▶ TASK BRIEF:
Identify the lines that contain the word "from", then copy them.

▶ MATERIAL TO PROCESS:
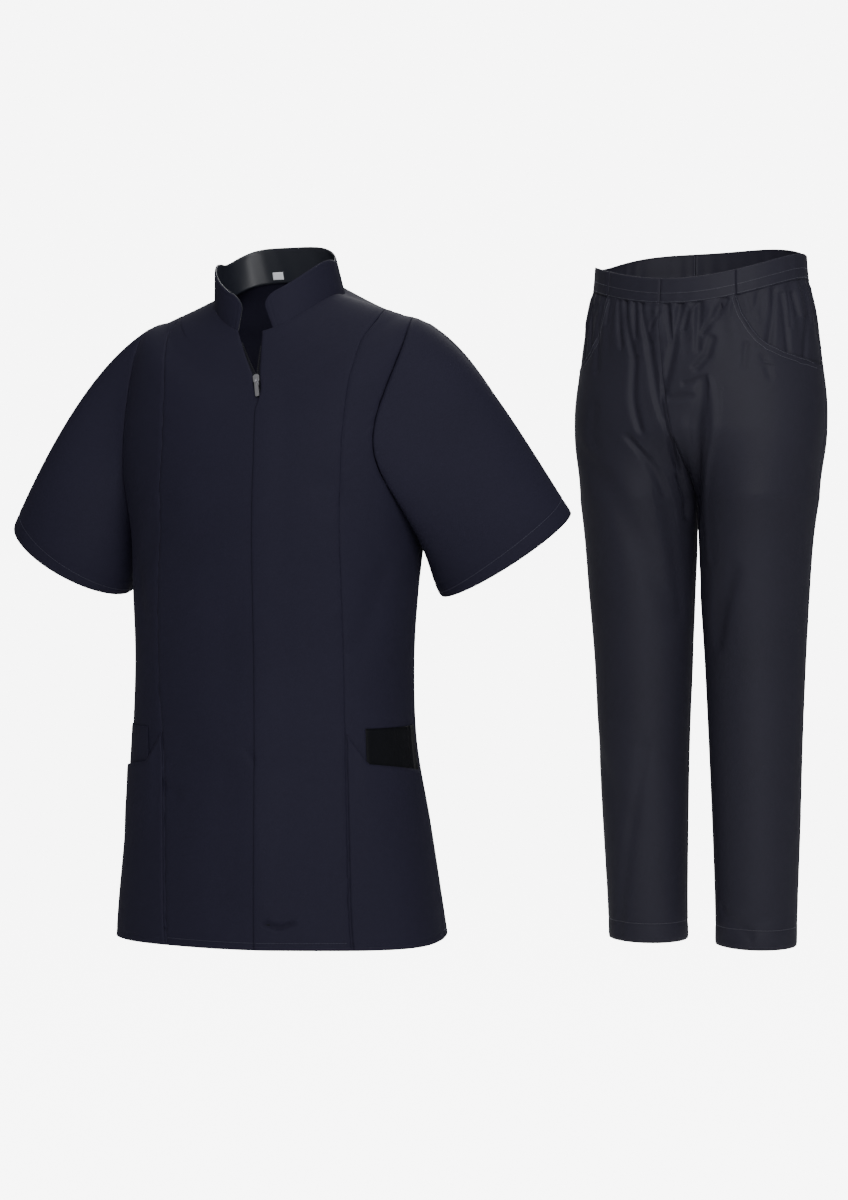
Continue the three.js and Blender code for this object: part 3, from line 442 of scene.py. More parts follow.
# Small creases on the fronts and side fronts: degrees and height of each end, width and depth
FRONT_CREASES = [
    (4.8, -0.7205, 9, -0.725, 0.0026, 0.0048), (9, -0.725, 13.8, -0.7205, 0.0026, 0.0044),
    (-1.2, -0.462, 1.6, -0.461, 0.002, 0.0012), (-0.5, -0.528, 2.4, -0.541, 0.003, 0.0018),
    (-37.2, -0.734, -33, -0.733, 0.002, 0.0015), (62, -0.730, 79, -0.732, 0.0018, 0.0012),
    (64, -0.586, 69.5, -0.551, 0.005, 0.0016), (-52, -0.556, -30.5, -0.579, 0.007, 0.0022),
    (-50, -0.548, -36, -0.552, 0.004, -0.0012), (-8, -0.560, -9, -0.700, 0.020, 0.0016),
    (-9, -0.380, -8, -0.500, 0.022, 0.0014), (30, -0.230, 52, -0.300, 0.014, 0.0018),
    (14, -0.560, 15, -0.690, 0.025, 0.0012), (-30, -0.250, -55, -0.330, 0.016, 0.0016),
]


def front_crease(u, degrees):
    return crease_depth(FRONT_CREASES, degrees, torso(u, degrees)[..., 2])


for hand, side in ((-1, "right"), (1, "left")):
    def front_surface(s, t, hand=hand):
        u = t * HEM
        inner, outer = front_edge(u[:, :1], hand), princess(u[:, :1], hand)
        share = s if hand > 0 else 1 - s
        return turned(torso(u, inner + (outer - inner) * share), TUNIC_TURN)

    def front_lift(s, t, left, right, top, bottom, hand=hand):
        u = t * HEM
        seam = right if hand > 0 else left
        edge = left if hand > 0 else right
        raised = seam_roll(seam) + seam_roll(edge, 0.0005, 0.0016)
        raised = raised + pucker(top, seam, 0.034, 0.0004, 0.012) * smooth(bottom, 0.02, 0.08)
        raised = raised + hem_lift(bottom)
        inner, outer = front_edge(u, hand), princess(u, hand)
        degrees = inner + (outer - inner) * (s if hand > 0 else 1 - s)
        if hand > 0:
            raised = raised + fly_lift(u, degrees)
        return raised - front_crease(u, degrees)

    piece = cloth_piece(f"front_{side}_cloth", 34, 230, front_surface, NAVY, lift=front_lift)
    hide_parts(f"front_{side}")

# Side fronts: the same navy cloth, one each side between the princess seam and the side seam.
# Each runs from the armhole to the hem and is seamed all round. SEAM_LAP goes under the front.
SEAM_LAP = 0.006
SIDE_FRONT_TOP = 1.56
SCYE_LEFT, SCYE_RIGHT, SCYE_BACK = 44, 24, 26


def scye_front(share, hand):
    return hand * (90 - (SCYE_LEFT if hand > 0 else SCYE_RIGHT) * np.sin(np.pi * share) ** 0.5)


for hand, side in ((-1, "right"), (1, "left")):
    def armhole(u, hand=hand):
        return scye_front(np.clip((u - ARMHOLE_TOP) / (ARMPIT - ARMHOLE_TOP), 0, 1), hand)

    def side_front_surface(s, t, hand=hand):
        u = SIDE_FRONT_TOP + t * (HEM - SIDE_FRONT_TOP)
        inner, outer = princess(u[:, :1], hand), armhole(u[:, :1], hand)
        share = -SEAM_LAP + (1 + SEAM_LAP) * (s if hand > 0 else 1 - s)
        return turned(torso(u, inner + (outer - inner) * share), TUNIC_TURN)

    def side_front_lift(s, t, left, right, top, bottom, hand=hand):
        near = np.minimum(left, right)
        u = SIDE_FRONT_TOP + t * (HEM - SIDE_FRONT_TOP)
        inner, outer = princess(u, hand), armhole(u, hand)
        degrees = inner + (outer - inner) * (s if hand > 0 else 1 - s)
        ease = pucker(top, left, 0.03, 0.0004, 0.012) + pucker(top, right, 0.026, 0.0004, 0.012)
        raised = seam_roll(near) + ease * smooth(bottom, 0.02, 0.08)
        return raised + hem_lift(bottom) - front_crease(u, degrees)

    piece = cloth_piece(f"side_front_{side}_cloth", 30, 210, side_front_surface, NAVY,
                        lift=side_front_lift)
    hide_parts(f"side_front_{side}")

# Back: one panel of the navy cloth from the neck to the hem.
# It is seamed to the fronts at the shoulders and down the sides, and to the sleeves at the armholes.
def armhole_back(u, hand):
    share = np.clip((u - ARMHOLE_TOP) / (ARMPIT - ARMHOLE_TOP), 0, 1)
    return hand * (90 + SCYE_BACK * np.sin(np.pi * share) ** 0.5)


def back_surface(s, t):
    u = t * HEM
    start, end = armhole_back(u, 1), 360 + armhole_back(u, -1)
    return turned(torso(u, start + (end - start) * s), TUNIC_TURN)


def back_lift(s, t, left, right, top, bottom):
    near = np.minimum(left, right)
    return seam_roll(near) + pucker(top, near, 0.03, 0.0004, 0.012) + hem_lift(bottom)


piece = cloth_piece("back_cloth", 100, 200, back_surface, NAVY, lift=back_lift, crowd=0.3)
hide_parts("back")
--
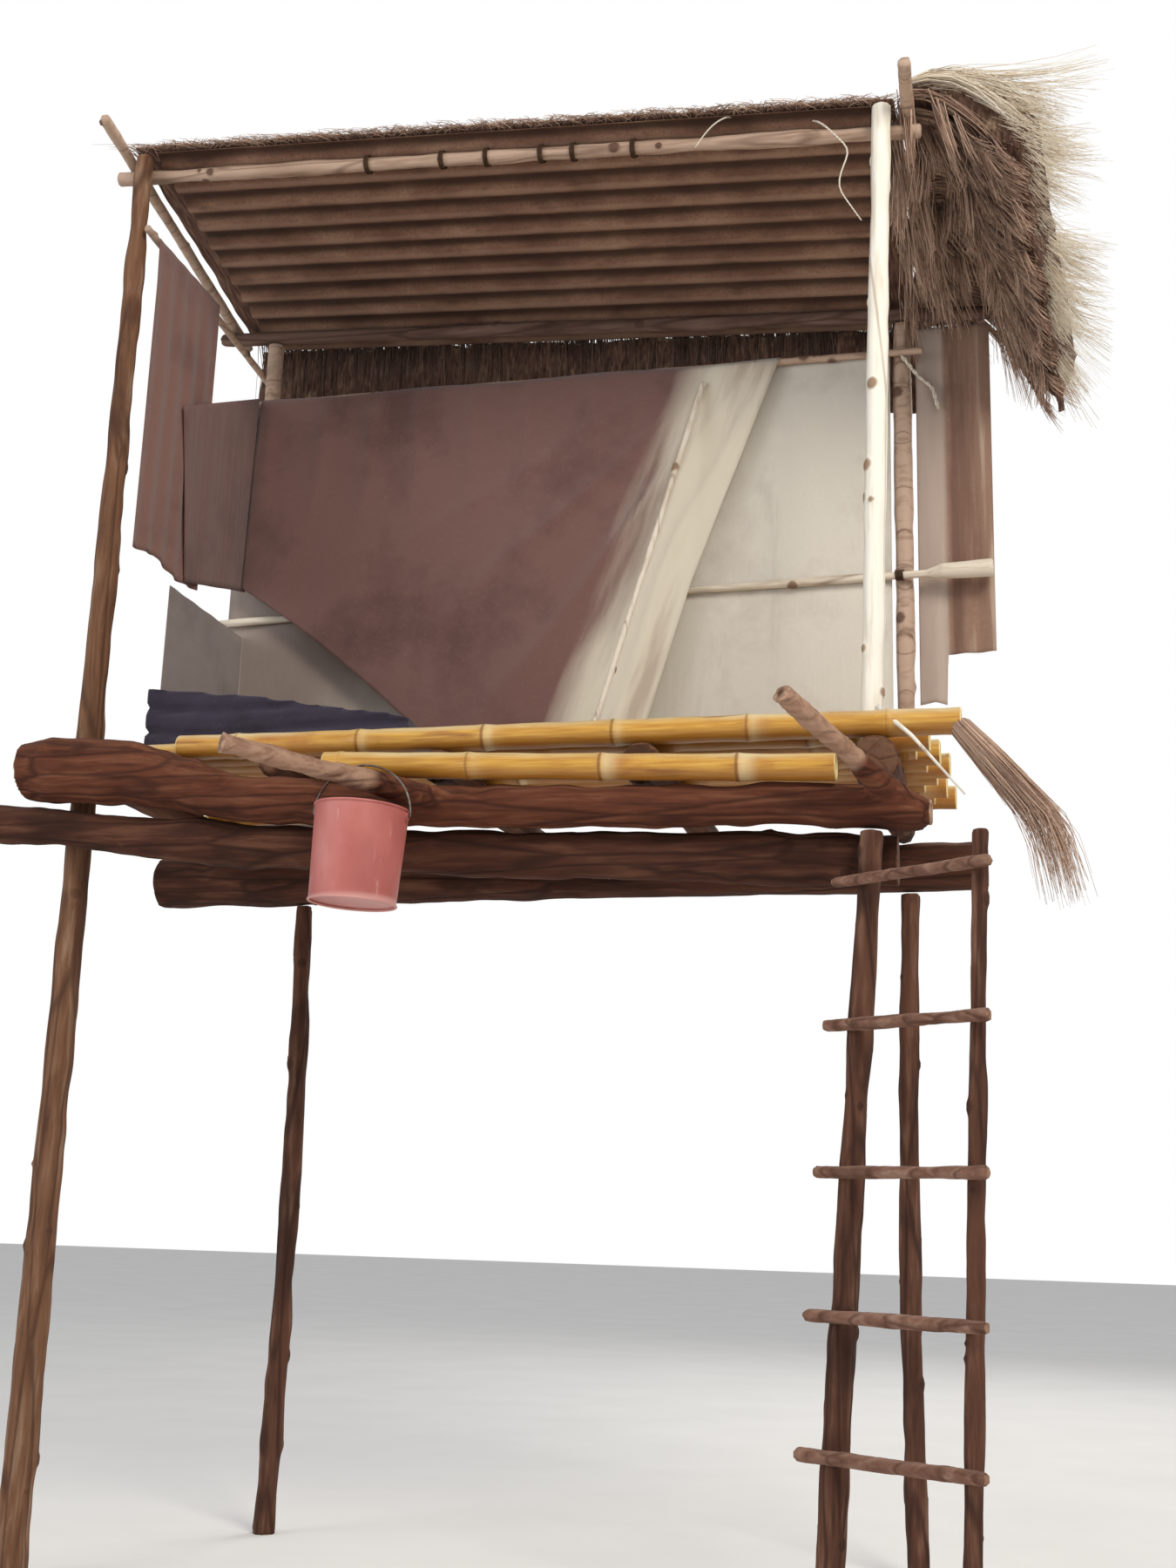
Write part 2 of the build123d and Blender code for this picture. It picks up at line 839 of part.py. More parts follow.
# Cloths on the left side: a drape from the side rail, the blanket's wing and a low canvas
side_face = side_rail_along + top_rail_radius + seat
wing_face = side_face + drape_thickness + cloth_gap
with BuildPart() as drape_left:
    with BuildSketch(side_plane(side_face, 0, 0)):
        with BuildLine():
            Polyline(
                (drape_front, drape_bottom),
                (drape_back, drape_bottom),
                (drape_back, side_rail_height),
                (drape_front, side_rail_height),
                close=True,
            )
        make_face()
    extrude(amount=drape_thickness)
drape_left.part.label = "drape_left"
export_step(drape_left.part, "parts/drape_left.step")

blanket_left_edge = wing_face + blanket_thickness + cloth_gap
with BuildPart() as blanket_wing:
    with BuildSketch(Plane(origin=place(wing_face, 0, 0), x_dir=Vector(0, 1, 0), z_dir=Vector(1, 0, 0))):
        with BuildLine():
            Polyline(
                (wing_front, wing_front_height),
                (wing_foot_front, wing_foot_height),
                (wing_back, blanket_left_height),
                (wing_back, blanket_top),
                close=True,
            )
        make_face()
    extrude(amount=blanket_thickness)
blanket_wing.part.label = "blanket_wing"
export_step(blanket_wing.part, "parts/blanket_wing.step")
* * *
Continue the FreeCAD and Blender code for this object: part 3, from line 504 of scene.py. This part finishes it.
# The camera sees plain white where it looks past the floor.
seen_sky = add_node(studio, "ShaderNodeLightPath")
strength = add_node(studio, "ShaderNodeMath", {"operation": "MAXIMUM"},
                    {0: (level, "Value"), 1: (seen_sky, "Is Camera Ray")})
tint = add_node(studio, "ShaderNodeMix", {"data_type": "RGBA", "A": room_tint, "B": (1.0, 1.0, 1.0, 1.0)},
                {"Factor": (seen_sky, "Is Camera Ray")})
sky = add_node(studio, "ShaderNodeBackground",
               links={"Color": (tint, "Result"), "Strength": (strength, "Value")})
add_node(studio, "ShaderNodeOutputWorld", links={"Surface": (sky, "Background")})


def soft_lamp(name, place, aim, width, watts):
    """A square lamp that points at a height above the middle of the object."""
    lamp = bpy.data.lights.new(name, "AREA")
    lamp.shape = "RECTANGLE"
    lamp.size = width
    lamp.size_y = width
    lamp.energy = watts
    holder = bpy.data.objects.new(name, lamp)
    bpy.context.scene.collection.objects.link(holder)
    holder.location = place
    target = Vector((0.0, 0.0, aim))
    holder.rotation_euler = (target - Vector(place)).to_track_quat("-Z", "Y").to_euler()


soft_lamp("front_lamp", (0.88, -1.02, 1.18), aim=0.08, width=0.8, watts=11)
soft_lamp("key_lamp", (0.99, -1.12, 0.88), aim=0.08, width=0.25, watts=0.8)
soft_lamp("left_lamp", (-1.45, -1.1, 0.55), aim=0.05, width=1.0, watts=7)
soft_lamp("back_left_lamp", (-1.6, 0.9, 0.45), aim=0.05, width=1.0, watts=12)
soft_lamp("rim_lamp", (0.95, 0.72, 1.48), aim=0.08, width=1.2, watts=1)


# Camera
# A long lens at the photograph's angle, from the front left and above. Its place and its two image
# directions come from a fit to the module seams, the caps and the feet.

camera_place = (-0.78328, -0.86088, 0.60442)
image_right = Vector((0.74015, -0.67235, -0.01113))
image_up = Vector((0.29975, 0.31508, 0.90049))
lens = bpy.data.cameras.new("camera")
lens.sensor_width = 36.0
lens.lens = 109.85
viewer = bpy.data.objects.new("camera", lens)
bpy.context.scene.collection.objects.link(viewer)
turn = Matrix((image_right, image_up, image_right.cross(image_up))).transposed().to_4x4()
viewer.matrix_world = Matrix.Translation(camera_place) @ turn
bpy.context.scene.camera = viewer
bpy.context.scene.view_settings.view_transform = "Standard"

▶ WORKED ANSWER:
Continue the three.js and Blender code for this object: part 3, from line 442 of scene.py. More parts follow.
# Each runs from the armhole to the hem and is seamed all round. SEAM_LAP goes under the front.
# Back: one panel of the navy cloth from the neck to the hem.
# Cloths on the left side: a drape from the side rail, the blanket's wing and a low canvas
Continue the FreeCAD and Blender code for this object: part 3, from line 504 of scene.py. This part finishes it.
# A long lens at the photograph's angle, from the front left and above. Its place and its two image
# directions come from a fit to the module seams, the caps and the feet.